His words are full of wicked promise and anticipation skates through me, heady and strong. My nipples are hard beneath my bra and I press my thighs together to stave off the ache that throbs there. I let my gaze roam over the acre of bare skin on display just for me.

I’m dying for him to get closer so I can touch him.

“You know I promised you something the last time we were together,” he says as he joins me on the bed, the mattress creaking from his weight as he crawls toward me.

“You did?” I scoot back as he comes forward, until my back is against a pile of pillows. He has a predatory gleam in his brilliant green eyes that both scares and thrills me.

“Yeah.” He’s over me, his knees on either side of my hips, straddling me. I stare up at him and curl my fingers around the waistband of his jeans, my knuckles grazing hot, bare skin. His eyelids flicker the slightest bit, his only outward reaction to my touching him. “I said next time I would make you come with my mouth.”

I immediately let go of him, my cheeks so hot they feel like they could burst into flame. Closing my eyes, I hear him chuckle, feel him move over me, his spicy fall-like scent washing over me as I inhale deep.

“Don’t be shy, Chels,” he whispers against my lips right before he kisses me. “You know you want it.”

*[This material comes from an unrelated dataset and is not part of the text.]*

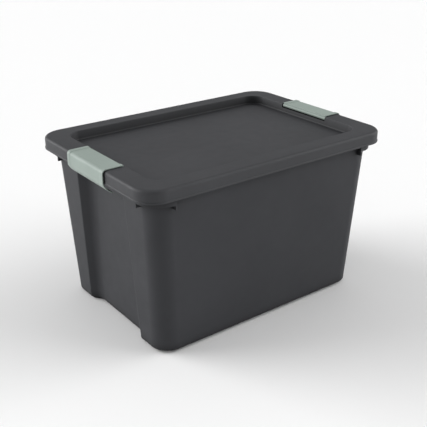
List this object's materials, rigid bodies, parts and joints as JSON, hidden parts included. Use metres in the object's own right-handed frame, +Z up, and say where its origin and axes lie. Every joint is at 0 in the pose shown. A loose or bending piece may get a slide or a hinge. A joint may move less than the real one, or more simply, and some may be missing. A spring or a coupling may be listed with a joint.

He’s right. I do. Oh God, I so do. I want everything Owen is willing to give me. There is so much I don’t know, so much he could show me. When I’m with him I feel greedy. Insatiable. Completely and totally out of control.

And I like it.

“I want this to be good for you. I want to make sure you’re ready,” he says, his voice soft and solemn. My heart lodges in my chest and I’m at a loss as to how to respond.

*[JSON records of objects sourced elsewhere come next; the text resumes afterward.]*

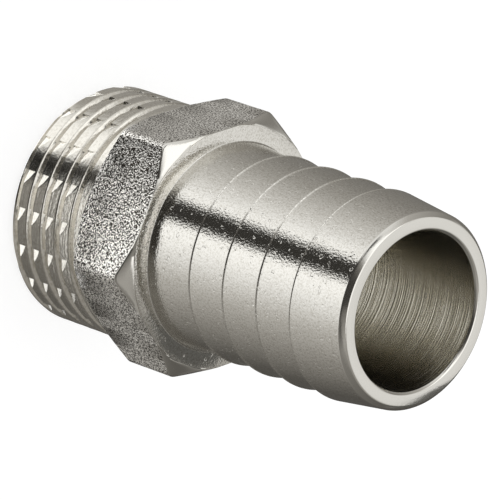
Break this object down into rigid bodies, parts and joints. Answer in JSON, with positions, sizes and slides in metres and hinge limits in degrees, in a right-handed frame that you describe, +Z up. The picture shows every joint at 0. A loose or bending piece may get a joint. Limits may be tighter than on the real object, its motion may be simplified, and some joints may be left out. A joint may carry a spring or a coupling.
{
  "type": "hose tail fitting",
  "caption": "One-piece threaded hose tail: a notched male pipe thread, a hexagon for the spanner and a ridged tail that a hose is pushed over, with a bore right through.",
  "frame": {"origin": "middle of the threaded end face, on the bore axis", "axes": "+Z up the bore from the threaded end to the mouth of the tail; two corners of the hexagon on X, two flats square to Y"},
  "size_m": [0.024, 0.021, 0.0398],
  "materials": {
    "nickel_plate": "nickel plate over turned and blasted brass"
  },
  "bodies": {
    "root": {"hose_tail_fitting": "nickel_plate"}
  },
  "joints": []
}
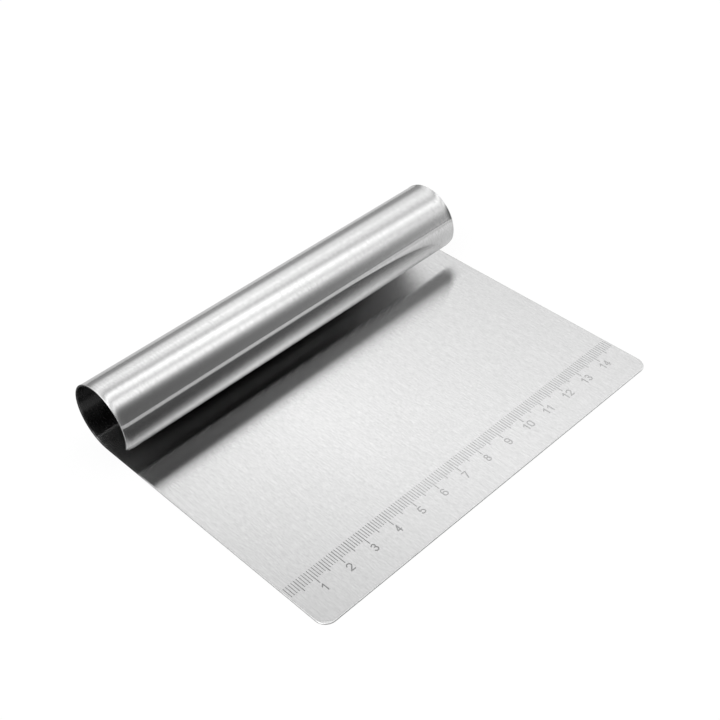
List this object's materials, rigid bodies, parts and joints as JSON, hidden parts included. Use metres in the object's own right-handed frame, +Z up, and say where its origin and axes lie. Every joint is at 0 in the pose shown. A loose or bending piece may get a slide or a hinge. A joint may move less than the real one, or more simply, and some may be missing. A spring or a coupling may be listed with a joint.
{
  "type": "dough scraper",
  "caption": "Dough scraper bent from one steel sheet, with a flat blade, an open rolled handle and a centimetre scale.",
  "frame": {"origin": "on the surface that the scraper lies on, under the middle of its box", "axes": "+X along the cutting edge, in the direction that the scale counts; +Y from the cutting edge to the rolled handle; +Z up, out of the face with the scale"},
  "size_m": [0.15, 0.114, 0.026],
  "materials": {
    "brushed_sheet": "brushed stainless steel, with the grain across the cutting edge on the blade and round the roll",
    "scale_dark": "thin matt dark layer marked on the steel"
  },
  "bodies": {
    "root": {"scraper_sheet": "brushed_sheet", "centimetre_marks": "scale_dark", "half_centimetre_marks": "scale_dark", "millimetre_marks": "scale_dark", "scale_numerals": "scale_dark"}
  },
  "joints": []
}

But he kisses me before I can say anything, do anything, and it’s as if his tongue knows just what to do to shut my brain down. It goes blank, until all I can focus on is his tongue swirling around mine, his gentle hands skimming over my skin, encouraging me to remove my shirt, which I do as if in a daze, opening my eyes so I can watch him. He’s touching my chest, his mouth at my collarbone, his fingers drifting over the tops of my breasts. He’s so patient, which shocks me. He’s usually impatient and impulsive with everything else in his life, it seems, but not with me.

Never with me.

“I love touching you,” he whispers as his fingers go for the front clasp of my bra. It unsnaps easily, the cups loosening, and then he’s pushing them out of the way, his fingers, his palms brushing against my sensitive skin, and I shiver. “Your skin is so soft.” He tugs the straps down my arms, pulls the bra off me, and then he’s kissing my skin, his lips wrapping around my nipple and drawing it deep into his mouth. A jolt of electricity pulses between my legs and I smooth my hand over his hair, whimper when he sucks my flesh harder.

I love how he seems to savor me.

His impatience finally comes over him and he’s pulling off my pants, taking my panties along with them. I kick them off, trying to fight off the embarrassment of being naked in front of him. I’ve done this before. He’s seen me like this before, but not with the lights on. And that lamp sitting on his bedside table is distracting me.

“I’m not turning it off,” he whispers, reading my mind as he kicks off his own jeans and underwear. I try not to stare but I can’t help it. He’s just so beautifully formed, so perfectly male. “I want to see you.”

Before I can protest, he’s kissing me again, his mouth working its magic, his hand trailing down my stomach until it’s between my legs, testing me. Arousing me. He moans against my lips, a sound of utter male satisfaction, and then he’s gone. Kissing his way down my shivering body, his lips hot against my skin.